Anna is the problem, standing in the way of their brilliant solutions.  The Federation is hampering their ability to perform.  They have the wrong color of skin or religion and that is what is preventing them from making this a better world. 

These self-limiting beliefs are accrued in childhood and seldom consciously faced. 

So on top of the work to restore and assemble our own lawful government, we get called upon to address the mental health of literally millions of Americans who have been mentally and emotionally crippled by Authority Figures --- including the U.S. Government.

The Complainers regularly try to transfer their anxieties, frustrations, and feelings of inadequacy and all their reactions against these same feelings, to the "new" government authorities.  

I am the problem.  The Federation is the problem. The Coordinator is the problem.  The Recorder is the problem.  But the only actual problem is their own secret self-limiting belief, and the bad relationship they have with "authority" in general. 

That bad relationship is a love-hate relationship, best compared to a relationship with a domineering parent or teacher or drill sergeant who is actually long gone. 

It's essential that Assembly Coordinators and members recognize the Complainers and deal with them appropriately.  And what do I mean by that? 

Point out that while there is always a right and a wrong way to do anything, we have spent the time and effort to determine what the right way and peaceful way is, and that is what we are doing.  

If the Complainers want to fight with long-vanished authority figures in their own lives and argue over every step and cast doubt on every move that anyone else makes -- while notably failing to do anything themselves -- the rest of us have to recognize the problem and devise means of dealing with it. 

Many Assemblies are just throwing their hands up in the air and giving Complainers a "time out" to study more and answer their own questions before rejoining the group.  

Other Assemblies are finding that if they give Complainers tasks to do, they settle down quite happily and focus on what they are doing instead of on what everyone else is doing or not doing to their satisfaction. 

Taking action -- any action that is productive and in their own control -- often relieves the frustration the Complainers feel. 

Folding brochures may not seem like any big whoop to anyone else, but for a Complainer, it can be a baby step toward self-empowerment and expression, which is what they so desperately need. 

Try to understand the Complainers among us, both individually and collectively.  Somewhere in the past, they learned that they could get some gratification and attention by complaining.  So, like a hungry dog begging, that's what they do. 

If we want to change this behavior and set them free, we have to deprive them of that source of gratification (make Complaining out of style in our Assemblies) at the same time that we offer them other ways to gain praise, recognition, and yes, safety. 

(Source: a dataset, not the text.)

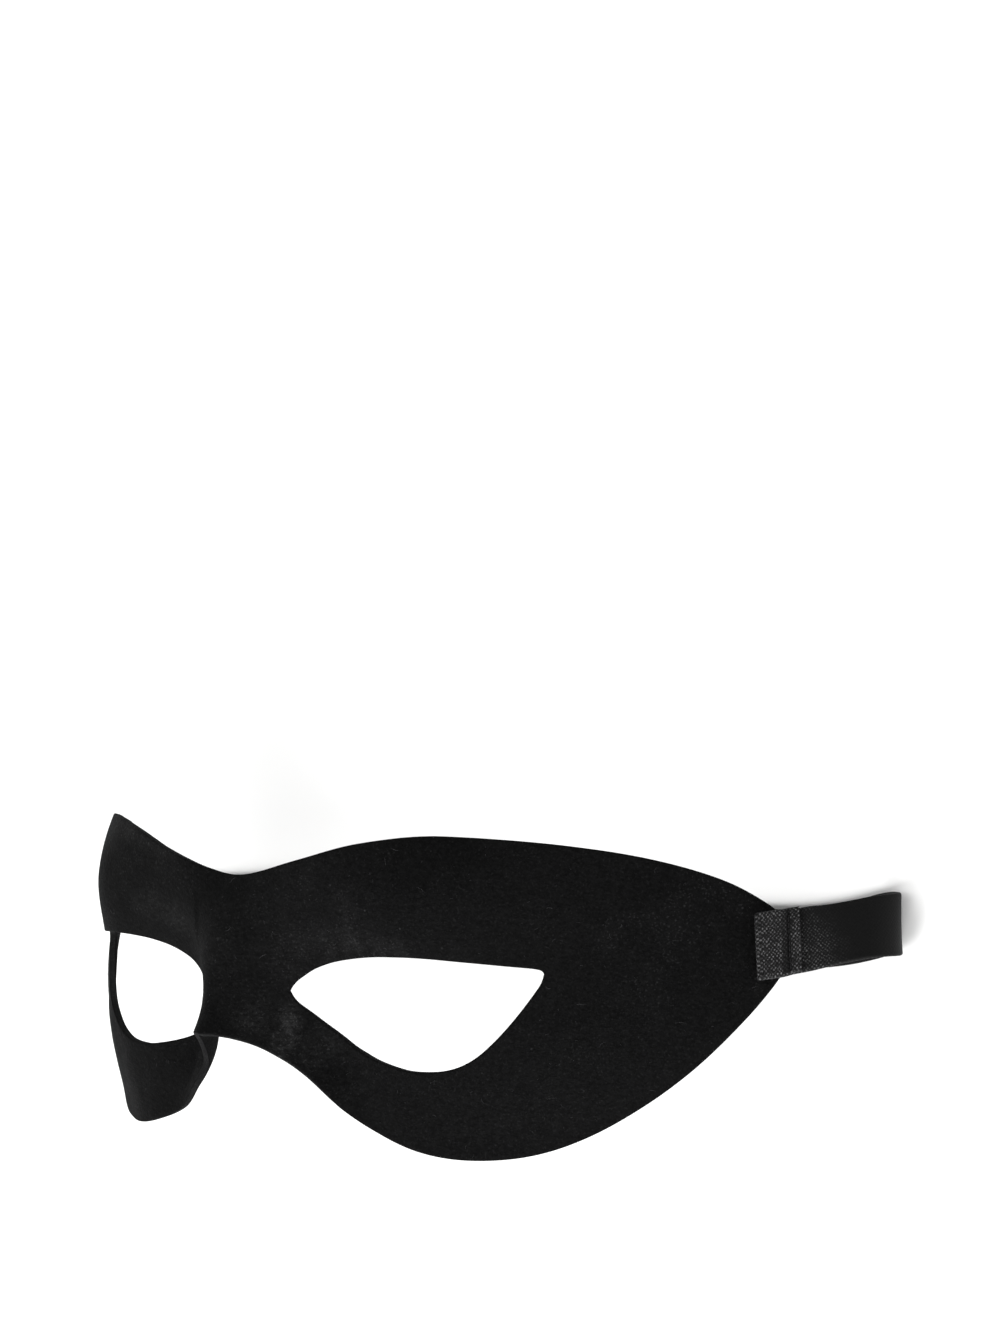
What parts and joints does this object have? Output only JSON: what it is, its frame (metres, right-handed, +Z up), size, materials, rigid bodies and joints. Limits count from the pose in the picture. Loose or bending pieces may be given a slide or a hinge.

Many Complainers are in fact abuse survivors and react in fear when they encounter authority in any form. Even when as adults, when they should know that all organizations--- including State Assemblies--- require discipline, roles, shared vision, and structure to succeed, the Complainers react mindlessly to tear down authority because it scares them.  

That prevents them from developing their own authority and guarantees that they will always remain pawns of better organized forces. It also makes these people a problem instead of an asset for those who are intent on restoring the lawful government. 

So -- make Complaining unfashionable and give the Complainers something productive to do that they can control.  And if you have time, talk with them as a loving parent would, about their love-hate relationship with authority.  Help them see into their own past and what happened to them that is still harming them today

Often, when the subject is breached and brought to a conscious level, the Complainer will immediately know who or what Authority Figure reduced them to sitting on the sidelines of life. They can then start putting that relationship and all the harmful habits and beliefs resulting from it, in the past.